Well, London obviously does have one of (the most?) vibrant cultural scenes in the world.

(Last time I was there I saw a singer from Mali, which I thought was interesting mostly because all of her backing visuals were StableDiffusion AI art and I don't know if anyone else noticed.)

But it's also the capital of a country that should have an industrial economy and increasing doesn't have one anymore, because they've decided it's all sort of beneath them.


as for the uk train stations, the temperatures are in part due to their age - London Underground was built in 1870s, and since that time rocks accumulated so much heat that it is extremely difficult to maintain human-friendly temperatures. Japan subway is 70 years younger, so it’s easier for them to maintain temps.

(And my hometown Warsaw subway is even younger - 50 years, and we don’t have AC whilst temperatures are at a perfect level).

What London underground might need is not AC, but a process to cool down rocks - importing coolness during winters. To maintain equilibrum you’d need to pump out around 1TWh heat every year. To bring it down to normal levels in say 20-30 years you’d need to pump out 2-5TWh a year.

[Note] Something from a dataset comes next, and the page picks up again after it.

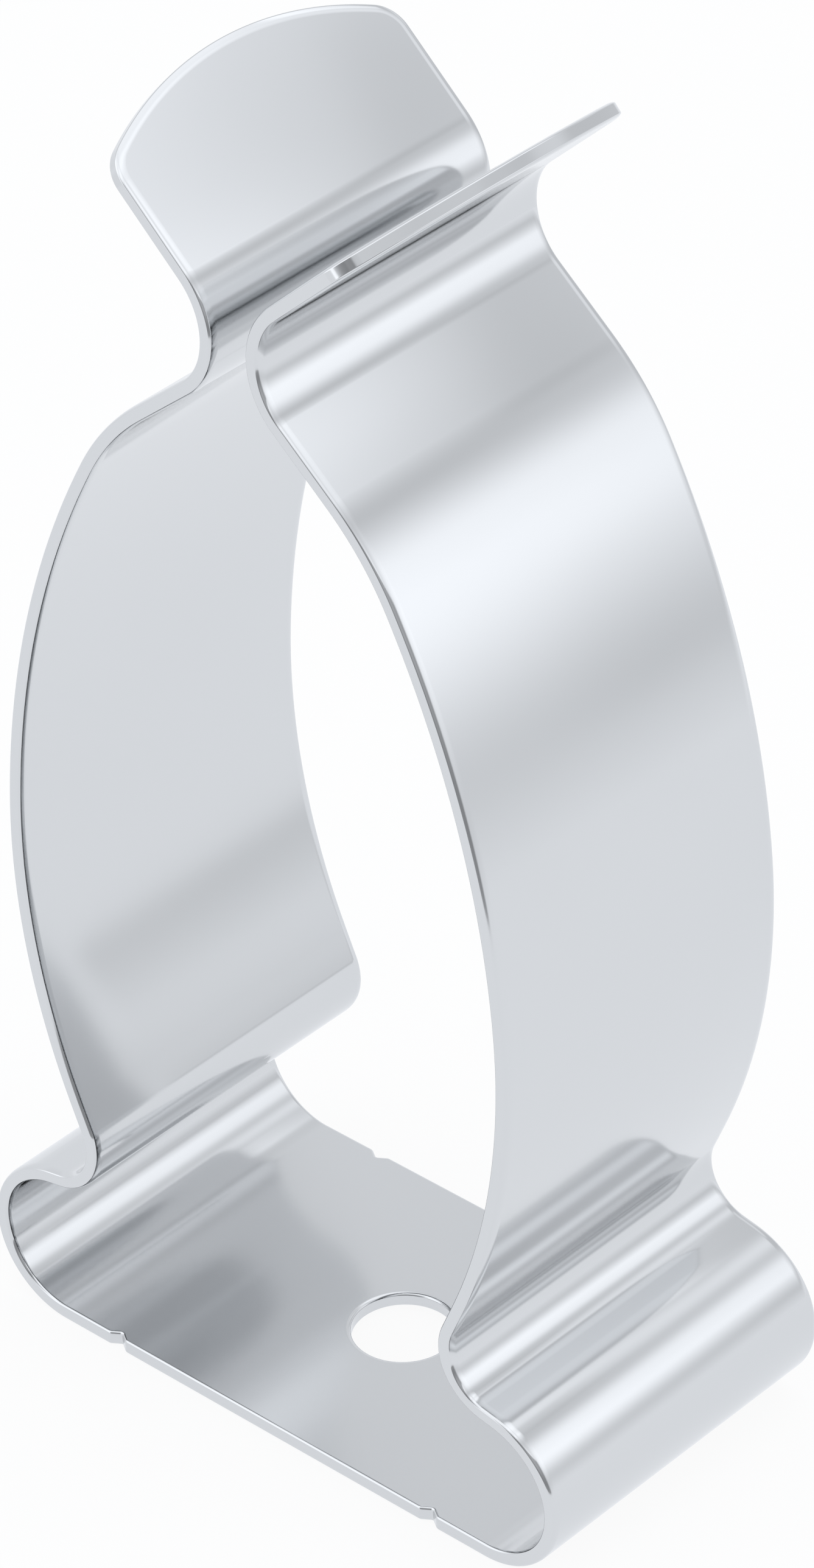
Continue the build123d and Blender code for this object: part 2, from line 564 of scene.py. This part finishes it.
def build_tent():
    mesh = bpy.data.meshes.new("light_tent")
    work = bmesh.new()
    bmesh.ops.create_icosphere(work, subdivisions=5, radius=TENT_RADIUS * MM)
    bmesh.ops.reverse_faces(work, faces=work.faces)
    work.to_mesh(mesh)
    work.free()
    mesh.materials.append(tent_material())
    tent = into_scene("light_tent", mesh)
    tent.location = (0, 0, TENT_HEIGHT * MM)


# Painted shade: a dim glowing sheet beside the right arm that only gloss sees, darkening the
# reflection on the left arm's inside: place, reach along Y, heights and the depth of its fading
# top in millimetres, and its level
PAINTED_SHADE_X = 11.0
PAINTED_SHADE_Y = (10.4, 31.0)
PAINTED_SHADE_Z = (8.6, 11.4)
PAINTED_SHADE_FADE = 2.2
PAINTED_SHADE_LEVEL = 0.72


def painted_shade_material():
    """Painted shade that shows in gloss only, as a dim glow fading out towards its top."""
    material = node_material("painted_shade_card")
    material.cycles.emission_sampling = "NONE"
    tree = material.node_tree
    nodes, links = tree.nodes, tree.links
    nodes.remove(nodes["Principled BSDF"])
    place = nodes.new("ShaderNodeTexCoord")
    parts = nodes.new("ShaderNodeSeparateXYZ")
    links.new(place.outputs["Object"], parts.inputs["Vector"])
    fade = nodes.new("ShaderNodeMapRange")
    fade.inputs["From Min"].default_value = PAINTED_SHADE_Z[1] * MM
    fade.inputs["From Max"].default_value = (PAINTED_SHADE_Z[1] - PAINTED_SHADE_FADE) * MM
    links.new(parts.outputs["Z"], fade.inputs["Value"])
    path = nodes.new("ShaderNodeLightPath")
    side = nodes.new("ShaderNodeNewGeometry")
    front = maths(tree, "SUBTRACT", path.outputs["Is Glossy Ray"], side.outputs["Backfacing"])
    share = maths(tree, "MULTIPLY", maths(tree, "MAXIMUM", front, 0.0), fade.outputs["Result"])
    # Painted shade: a dim glow that darkens the reflection on the left arm's inside
    glow = nodes.new("ShaderNodeEmission")
    glow.inputs["Color"].default_value = COOL
    glow.inputs["Strength"].default_value = PAINTED_SHADE_LEVEL
    clear = nodes.new("ShaderNodeBsdfTransparent")
    blend_shaders(tree, share, clear.outputs["BSDF"], glow.outputs["Emission"])
    return material


def build_painted_shade():
    near, far = PAINTED_SHADE_Y
    low, high = PAINTED_SHADE_Z
    corners = [(PAINTED_SHADE_X, near, low), (PAINTED_SHADE_X, far, low), (PAINTED_SHADE_X, far, high), (PAINTED_SHADE_X, near, high)]
    mesh = bpy.data.meshes.new("painted_shade_card")
    mesh.from_pydata([tuple(Vector(c) * MM) for c in corners], [], [(0, 3, 2, 1)])
    mesh.materials.append(painted_shade_material())
    shade_quad = into_scene("painted_shade_card", mesh)


# Level of the world outside the tent
STUDIO_LEVEL = 0.9


def studio():
    """Plain world outside the tent, white where the camera sees it."""
    world = bpy.data.worlds.new("studio")
    bpy.context.scene.world = world
    world.use_nodes = True
    tree = world.node_tree
    shown = tree.nodes.new("ShaderNodeMix")
    shown.data_type = "RGBA"
    path = tree.nodes.new("ShaderNodeLightPath")
    tree.links.new(path.outputs["Is Camera Ray"], shown.inputs["Factor"])
    shown.inputs["A"].default_value = grey(STUDIO_LEVEL)
    shown.inputs["B"].default_value = WHITE
    background = tree.nodes["Background"]
    tree.links.new(shown.outputs["Result"], background.inputs["Color"])
    background.inputs["Strength"].default_value = 1.0


# Camera: turn about Z, height angle and roll in degrees; distance and offsets across its view in
# millimetres; lens and sensor in millimetres; shift in shares of the sensor; clip in metres
CAMERA_TURN = 42.833
CAMERA_HEIGHT = 34.742
CAMERA_ROLL = -1.606
CAMERA_DISTANCE = 298.70
CAMERA_SIDE = 0.608
CAMERA_DROP = 22.672
CAMERA_LENS = 168.14
CAMERA_SENSOR = 36.0
CAMERA_SHIFT = (-0.00753, -0.00035)
CAMERA_CLIP = (0.01, 10.0)


def build_camera():
    turn = math.radians(CAMERA_TURN)
    height = math.radians(CAMERA_HEIGHT)
    roll = math.radians(CAMERA_ROLL)
    flat = math.cos(height)
    back = Vector((math.sin(turn) * flat, -math.cos(turn) * flat, math.sin(height)))
    level = Vector((math.cos(turn), math.sin(turn), 0))
    upright = back.cross(level)
    right = math.cos(roll) * level + math.sin(roll) * upright
    up = math.cos(roll) * upright - math.sin(roll) * level
    place = (back * CAMERA_DISTANCE + right * CAMERA_SIDE + up * CAMERA_DROP) * MM
    data = bpy.data.cameras.new("camera")
    data.lens = CAMERA_LENS
    data.sensor_width = CAMERA_SENSOR
    data.sensor_fit = "AUTO"
    data.shift_x, data.shift_y = CAMERA_SHIFT
    data.clip_start, data.clip_end = CAMERA_CLIP
    camera = into_scene("camera", data)
    turned = Matrix((right, up, back)).transposed().to_4x4()
    turned.translation = place
    camera.matrix_world = turned
    bpy.context.scene.camera = camera


clamp = into_scene("folded_strip", clamp_mesh())
clamp.data.materials.append(steel())
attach(clamp, "root")
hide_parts("shield_clamp")
build_floor()
build_tent()
# Painted shade, seen only in the reflection on the left arm's inside
build_painted_shade()
studio()
build_camera()

view = bpy.context.scene.view_settings
view.view_transform = "Standard"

What does that mean, “rocks accumulate heat”? Should be an even cool temp down there, as long as tunnels aren’t too deep. A few vents to allow hot air to rise should work, no?


The ambient temperature of the clay earth around the tunnels has been rising since the tube was built

https://en.wikipedia.org/wiki/London_Underground_cooling#Sou...


More input than output in assuming and vents were probably not built back in the day.


It's still a ventilation issue rather than directly an age issue : it's the equilibrium that matters at these timescales.


London surface trains have aircon, as do many underground lines.